On pourrait mentionner un dernier acteur, les exploitants artisanaux. Lorsque la guerre éclate, le régime Kabila décide d’ouvrir certaines propriétés de la Gécamines à  ceux-ci. Ce sont des creuseurs qui extraient les minerais de surface, principalement l’hétérogénite, riche en cobalt. Ils sont aujourd’hui évalués à  40 000 au Katanga, organisés en équipe de deux à  six personnes. En gros, une équipe produit dix sacs par jour à  un ou deux dollars. On arrive à  une rémunération théorique de 240 dollars par mois. Rémunération très théorique, bien sûr. Au-dessus d’eux, il y a les négociants. Ils disposent d’un capital avec lequel ils louent un camion et ils fournissent une quantité minimale ( cinq tonnes ) au comptoir d’achat de la ville ou aux sociétés métallurgiques. Des entreprises peuvent donc employer des creuseurs. Celle de George Forrest le fait. Au-dessus des négociants, il y a les dépositaires, qui achètent aux négociants et peuvent les envoyer dans des sites. La filière des entreprises et celle des exploitants artisans évoluent parallèlement mais s’entremêlent aussi.

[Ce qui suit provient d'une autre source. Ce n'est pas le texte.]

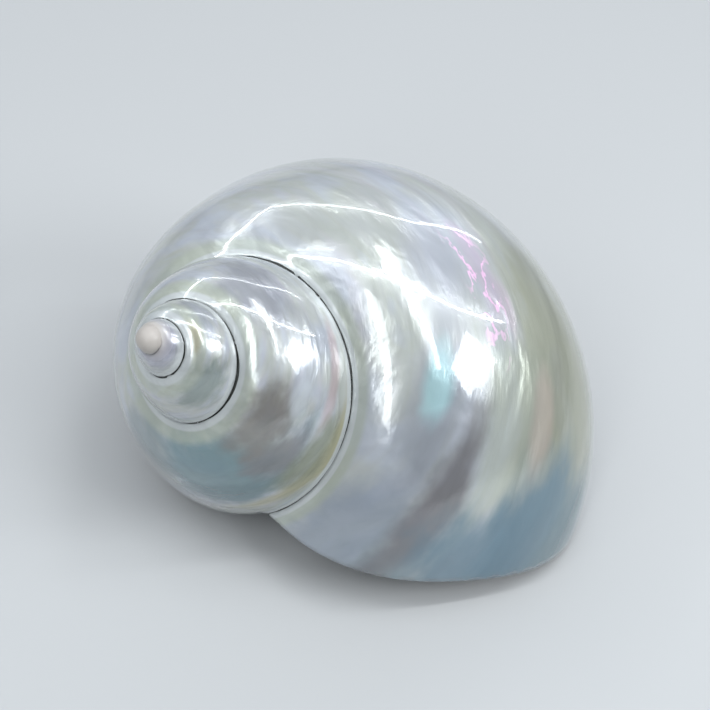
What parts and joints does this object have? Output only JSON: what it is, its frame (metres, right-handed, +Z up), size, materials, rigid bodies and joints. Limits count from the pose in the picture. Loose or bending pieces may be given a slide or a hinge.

Intérêt et limites d’un rapport.

Le rapport de l’ONU offre des informations très intéressantes sur ce qui se produit actuellement au Congo, bien qu’il lui manque, au plan méthodologique, un solide socle socio-anthropologique. De surcroît, il se fonde sur une légitimité morale certaine. Mais il se heurte aussi à  certaines difficultés. La moindre d’entre elles n’est pas celle de trouver des preuves légales contre un opérateur économique en Afrique. Dans des pays européens ou en Amérique du Nord, la corruption implique de contourner le cadre légal, comme le montrent des scandales comme Enron et Elf. Mais au Congo, le cadre légal est tel qu’il n’est pas nécessaire de le contourner. On peut négocier la mise en scène du légal. Forrest, par exemple, peut faire passer des accords léonins et moralement illégitimes pour quelque chose de légal. Il reste à  voir si le nouveau texte constitutionnel offre des possibilités d’un cadre plus net. Plus généralement, il est difficile de faire la part des choses entre une activité industrielle normale et le pillage. En Europe, lorsque des entreprises font d’immenses profits et dévorent gloutonnement les aides publiques avant de fermer leurs portes, peut-on parler de pillage ? La réponse est loin d’être évidente. En fait c’est la question de la logique du capitalisme qui doit être reposée. Si le retrait des Rwandais et des Ougandais semble être une chose acquise ( mais n’ont-ils pas laissé des réseaux sur place ? ), les activités des hommes d’affaires continuent. Et il n’est pas sûr que les accusations ouvertes proférées par le rapport vont amener des modifications profondes. Si Fortis a, du moins officiellement, pris ses distances avec Forrest après que celui-ci ait été cité, une jeune Congolaise dans l’auditoire a dit que c’était surtout pour se donner bonne conscience et que moraliser pour moraliser ne servait à  rien. Changer véritablement la situation impliquerait amener le capitalisme à  renoncer à  sa mentalité du « pas vu, pas pris », donc à  cesser d’être capitaliste, et corriger les déséquilibres structurels dans les rapports Nord-Sud. Et quant à  la question de savoir s’il y avait la volonté politique dans ce but, l’auditoire comme l’intervenant étaient plus que sceptiques.